- _Direction_
Repeat exactly the lines from the one containing "of the chair" through the one containing "if empty is", both lines included, please, without any other lines.

- _Data for this exercise_
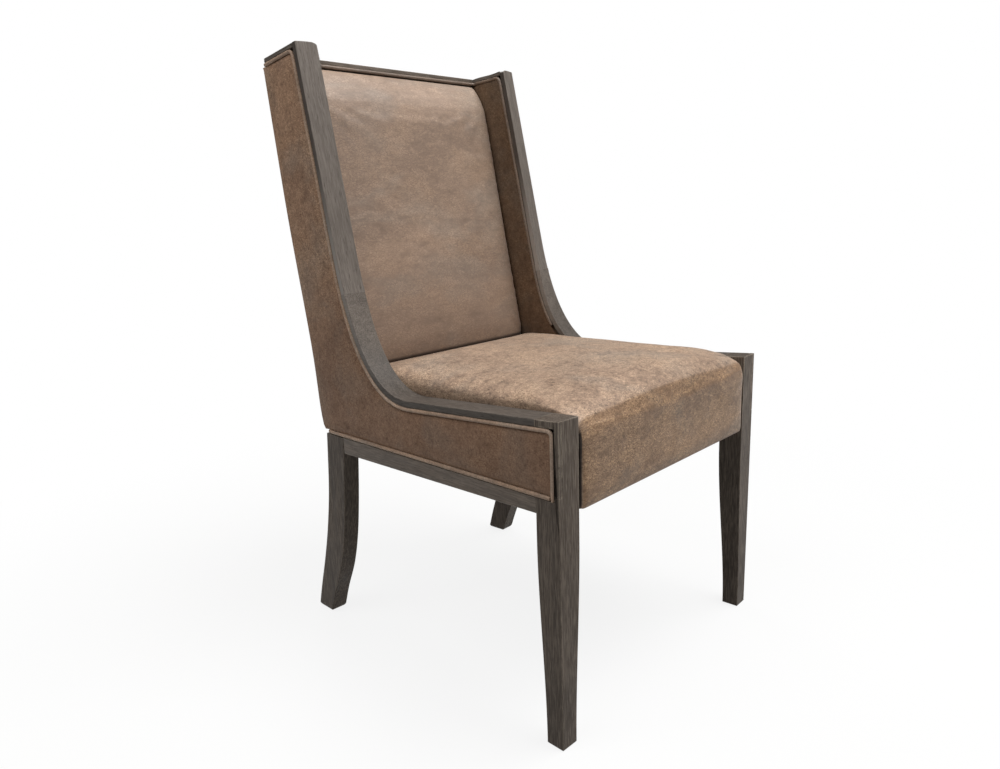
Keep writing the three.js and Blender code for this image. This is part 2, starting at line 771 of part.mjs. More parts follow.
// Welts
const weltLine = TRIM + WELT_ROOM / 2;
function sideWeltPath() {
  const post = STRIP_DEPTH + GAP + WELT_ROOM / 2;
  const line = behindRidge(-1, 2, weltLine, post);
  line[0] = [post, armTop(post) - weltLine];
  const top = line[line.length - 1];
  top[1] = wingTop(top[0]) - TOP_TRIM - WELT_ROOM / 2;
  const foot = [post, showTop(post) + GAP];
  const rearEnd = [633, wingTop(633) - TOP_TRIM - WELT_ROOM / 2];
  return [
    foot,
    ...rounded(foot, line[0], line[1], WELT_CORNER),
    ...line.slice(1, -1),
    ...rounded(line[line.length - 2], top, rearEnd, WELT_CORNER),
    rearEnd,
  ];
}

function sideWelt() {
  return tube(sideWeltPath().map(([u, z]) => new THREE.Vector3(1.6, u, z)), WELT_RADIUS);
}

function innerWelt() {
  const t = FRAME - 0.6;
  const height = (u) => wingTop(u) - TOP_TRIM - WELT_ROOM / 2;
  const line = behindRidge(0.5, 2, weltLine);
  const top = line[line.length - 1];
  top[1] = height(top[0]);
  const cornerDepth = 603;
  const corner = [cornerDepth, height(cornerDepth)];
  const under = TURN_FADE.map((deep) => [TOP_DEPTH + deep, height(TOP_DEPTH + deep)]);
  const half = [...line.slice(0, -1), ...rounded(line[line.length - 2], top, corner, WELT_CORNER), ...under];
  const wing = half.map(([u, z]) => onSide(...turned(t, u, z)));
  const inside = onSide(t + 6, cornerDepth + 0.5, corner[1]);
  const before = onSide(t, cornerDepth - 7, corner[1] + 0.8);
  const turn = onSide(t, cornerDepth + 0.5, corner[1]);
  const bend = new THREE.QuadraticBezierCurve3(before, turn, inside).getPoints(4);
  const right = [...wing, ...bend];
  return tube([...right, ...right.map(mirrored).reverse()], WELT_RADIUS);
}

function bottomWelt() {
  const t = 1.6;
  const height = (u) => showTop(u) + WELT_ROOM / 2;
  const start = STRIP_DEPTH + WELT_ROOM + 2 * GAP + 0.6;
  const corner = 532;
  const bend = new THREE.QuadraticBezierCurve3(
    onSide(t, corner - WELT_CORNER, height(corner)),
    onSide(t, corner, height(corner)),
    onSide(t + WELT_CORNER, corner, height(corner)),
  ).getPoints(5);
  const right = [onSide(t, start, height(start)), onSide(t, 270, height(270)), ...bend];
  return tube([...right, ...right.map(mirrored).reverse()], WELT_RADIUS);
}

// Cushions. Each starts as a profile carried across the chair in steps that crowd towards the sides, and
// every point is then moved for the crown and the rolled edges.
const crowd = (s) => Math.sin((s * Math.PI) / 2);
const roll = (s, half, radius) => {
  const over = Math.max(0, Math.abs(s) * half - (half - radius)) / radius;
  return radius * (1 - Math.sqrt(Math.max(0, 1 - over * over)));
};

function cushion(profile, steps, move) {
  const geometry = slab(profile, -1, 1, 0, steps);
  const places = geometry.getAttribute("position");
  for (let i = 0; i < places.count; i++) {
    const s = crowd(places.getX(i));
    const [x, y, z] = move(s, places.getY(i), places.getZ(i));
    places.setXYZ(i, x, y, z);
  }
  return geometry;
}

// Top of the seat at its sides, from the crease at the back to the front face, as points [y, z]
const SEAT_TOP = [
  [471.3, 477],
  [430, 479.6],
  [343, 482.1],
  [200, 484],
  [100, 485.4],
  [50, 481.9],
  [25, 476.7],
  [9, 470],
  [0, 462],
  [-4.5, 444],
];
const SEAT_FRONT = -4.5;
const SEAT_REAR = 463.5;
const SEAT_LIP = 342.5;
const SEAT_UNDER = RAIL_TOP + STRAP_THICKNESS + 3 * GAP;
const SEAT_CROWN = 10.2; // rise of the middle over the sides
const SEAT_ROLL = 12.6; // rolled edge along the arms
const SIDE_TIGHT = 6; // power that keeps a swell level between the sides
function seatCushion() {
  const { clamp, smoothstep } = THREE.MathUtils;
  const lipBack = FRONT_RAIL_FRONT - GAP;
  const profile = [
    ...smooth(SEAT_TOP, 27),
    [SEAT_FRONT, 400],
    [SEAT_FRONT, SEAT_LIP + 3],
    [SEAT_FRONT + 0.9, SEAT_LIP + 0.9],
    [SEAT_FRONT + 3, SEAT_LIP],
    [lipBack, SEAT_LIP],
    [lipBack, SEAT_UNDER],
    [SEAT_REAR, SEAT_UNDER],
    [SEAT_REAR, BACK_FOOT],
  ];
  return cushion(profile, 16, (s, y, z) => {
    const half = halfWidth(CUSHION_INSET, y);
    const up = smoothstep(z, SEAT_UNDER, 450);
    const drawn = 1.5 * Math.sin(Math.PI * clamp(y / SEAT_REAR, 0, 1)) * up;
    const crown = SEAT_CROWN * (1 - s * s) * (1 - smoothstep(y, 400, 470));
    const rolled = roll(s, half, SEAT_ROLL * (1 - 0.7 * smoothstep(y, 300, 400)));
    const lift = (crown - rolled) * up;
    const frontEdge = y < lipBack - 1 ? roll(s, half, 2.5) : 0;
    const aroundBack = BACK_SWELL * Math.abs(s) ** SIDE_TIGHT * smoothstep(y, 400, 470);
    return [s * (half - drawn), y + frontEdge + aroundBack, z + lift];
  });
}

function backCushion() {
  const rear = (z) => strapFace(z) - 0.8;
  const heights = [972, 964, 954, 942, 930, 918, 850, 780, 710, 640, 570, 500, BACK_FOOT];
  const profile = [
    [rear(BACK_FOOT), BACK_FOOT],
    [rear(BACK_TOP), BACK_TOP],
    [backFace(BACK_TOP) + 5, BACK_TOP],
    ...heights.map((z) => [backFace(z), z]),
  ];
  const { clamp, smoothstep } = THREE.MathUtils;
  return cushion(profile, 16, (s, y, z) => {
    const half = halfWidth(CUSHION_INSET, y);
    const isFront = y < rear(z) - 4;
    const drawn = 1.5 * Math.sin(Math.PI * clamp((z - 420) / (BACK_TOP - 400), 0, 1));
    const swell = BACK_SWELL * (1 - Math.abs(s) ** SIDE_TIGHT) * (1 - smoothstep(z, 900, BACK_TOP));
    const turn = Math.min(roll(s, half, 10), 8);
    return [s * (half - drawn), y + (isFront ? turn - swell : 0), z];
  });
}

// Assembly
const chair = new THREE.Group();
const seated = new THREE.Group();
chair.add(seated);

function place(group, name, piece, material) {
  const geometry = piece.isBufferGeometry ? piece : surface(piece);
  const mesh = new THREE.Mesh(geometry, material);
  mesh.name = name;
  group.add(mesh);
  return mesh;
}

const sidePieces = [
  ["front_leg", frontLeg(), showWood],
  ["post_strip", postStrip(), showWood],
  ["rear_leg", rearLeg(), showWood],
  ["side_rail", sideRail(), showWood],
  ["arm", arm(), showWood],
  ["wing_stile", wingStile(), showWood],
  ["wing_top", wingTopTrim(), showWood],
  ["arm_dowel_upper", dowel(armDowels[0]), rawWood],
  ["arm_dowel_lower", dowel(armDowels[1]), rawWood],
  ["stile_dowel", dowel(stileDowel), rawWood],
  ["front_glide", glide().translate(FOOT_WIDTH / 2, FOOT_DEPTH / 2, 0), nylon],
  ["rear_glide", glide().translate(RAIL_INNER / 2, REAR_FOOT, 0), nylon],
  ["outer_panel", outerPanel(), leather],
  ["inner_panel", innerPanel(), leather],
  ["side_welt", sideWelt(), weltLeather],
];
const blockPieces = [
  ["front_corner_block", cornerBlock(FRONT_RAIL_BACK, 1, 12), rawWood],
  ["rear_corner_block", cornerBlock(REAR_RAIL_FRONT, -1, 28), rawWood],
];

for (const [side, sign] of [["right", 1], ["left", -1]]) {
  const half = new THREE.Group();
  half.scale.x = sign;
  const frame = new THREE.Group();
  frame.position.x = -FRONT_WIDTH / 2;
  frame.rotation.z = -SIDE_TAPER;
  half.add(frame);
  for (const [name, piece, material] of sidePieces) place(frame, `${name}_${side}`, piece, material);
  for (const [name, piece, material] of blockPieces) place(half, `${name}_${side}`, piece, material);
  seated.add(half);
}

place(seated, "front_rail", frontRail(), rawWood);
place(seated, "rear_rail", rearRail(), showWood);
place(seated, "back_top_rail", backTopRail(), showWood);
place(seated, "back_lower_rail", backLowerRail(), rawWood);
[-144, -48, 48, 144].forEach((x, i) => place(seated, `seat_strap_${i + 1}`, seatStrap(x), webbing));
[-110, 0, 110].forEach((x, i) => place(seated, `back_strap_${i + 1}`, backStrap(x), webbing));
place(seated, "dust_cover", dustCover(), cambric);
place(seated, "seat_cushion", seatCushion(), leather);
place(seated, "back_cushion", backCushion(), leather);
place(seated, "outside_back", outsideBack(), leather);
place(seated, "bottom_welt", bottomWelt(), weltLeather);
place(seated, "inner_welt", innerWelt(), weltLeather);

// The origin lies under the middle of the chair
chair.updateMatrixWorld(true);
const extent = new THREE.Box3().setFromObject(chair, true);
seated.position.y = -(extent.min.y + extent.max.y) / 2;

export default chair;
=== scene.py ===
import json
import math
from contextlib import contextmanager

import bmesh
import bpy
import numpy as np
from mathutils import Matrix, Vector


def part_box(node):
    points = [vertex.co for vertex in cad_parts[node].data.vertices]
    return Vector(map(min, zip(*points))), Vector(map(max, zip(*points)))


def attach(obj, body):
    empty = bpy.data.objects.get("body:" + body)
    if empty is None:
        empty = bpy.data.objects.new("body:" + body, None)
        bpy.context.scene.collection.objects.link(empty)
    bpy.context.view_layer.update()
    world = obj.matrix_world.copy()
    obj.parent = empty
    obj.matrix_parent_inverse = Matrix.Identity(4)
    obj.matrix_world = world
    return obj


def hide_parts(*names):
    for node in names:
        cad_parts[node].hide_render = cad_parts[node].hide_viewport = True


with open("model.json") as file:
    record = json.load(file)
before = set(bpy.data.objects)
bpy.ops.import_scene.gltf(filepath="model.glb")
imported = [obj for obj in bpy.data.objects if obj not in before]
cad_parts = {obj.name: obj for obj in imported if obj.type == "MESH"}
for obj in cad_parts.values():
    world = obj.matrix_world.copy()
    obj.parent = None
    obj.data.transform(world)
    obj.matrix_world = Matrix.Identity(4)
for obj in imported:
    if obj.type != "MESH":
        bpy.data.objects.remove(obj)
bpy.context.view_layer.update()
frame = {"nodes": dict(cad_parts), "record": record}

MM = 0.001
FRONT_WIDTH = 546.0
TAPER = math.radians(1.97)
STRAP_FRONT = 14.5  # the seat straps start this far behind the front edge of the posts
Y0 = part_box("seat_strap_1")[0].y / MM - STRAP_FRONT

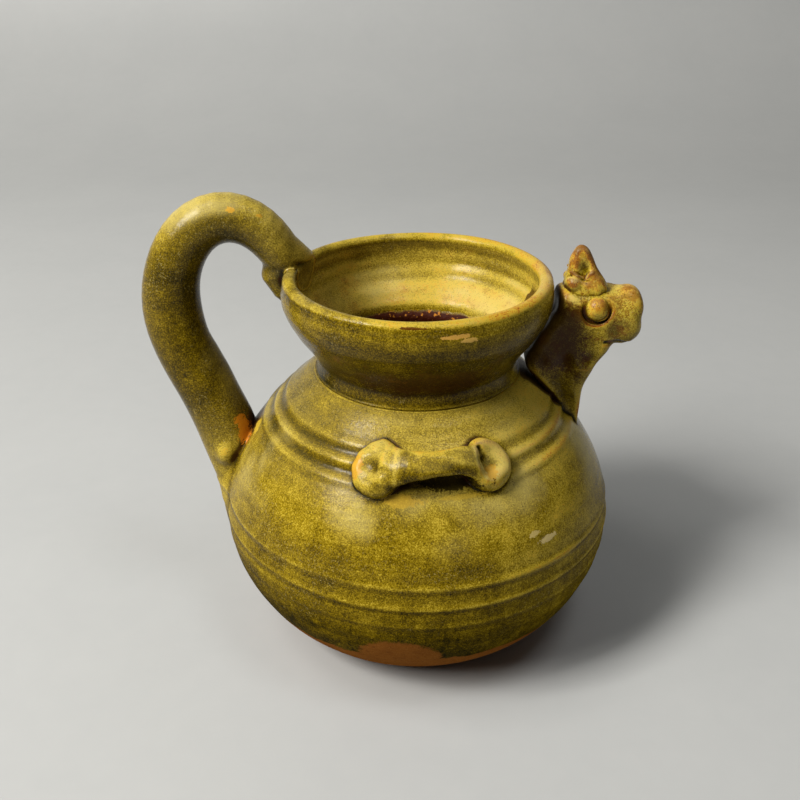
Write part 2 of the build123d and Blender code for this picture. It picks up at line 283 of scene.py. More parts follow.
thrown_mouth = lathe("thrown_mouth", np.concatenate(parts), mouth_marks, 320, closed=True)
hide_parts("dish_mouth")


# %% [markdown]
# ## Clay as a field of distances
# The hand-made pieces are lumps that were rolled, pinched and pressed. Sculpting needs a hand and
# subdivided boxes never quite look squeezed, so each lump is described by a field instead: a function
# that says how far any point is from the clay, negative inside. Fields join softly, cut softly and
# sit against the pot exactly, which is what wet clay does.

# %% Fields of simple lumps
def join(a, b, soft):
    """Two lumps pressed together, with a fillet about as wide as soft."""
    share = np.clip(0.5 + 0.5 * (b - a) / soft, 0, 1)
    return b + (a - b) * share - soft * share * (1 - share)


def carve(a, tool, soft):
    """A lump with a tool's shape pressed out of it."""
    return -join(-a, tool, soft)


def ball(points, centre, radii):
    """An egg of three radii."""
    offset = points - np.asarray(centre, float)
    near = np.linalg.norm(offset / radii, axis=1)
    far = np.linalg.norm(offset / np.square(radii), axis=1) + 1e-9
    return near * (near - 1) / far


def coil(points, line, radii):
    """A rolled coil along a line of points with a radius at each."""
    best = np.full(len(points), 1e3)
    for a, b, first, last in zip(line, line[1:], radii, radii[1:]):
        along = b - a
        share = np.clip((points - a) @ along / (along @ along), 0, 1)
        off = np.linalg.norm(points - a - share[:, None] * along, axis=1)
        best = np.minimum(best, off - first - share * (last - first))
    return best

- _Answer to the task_
// The origin lies under the middle of the chair
chair.updateMatrixWorld(true);
const extent = new THREE.Box3().setFromObject(chair, true);
seated.position.y = -(extent.min.y + extent.max.y) / 2;

export default chair;
=== scene.py ===
import json
import math
from contextlib import contextmanager

import bmesh
import bpy
import numpy as np
from mathutils import Matrix, Vector


def part_box(node):
    points = [vertex.co for vertex in cad_parts[node].data.vertices]
    return Vector(map(min, zip(*points))), Vector(map(max, zip(*points)))


def attach(obj, body):
    empty = bpy.data.objects.get("body:" + body)
    if empty is None:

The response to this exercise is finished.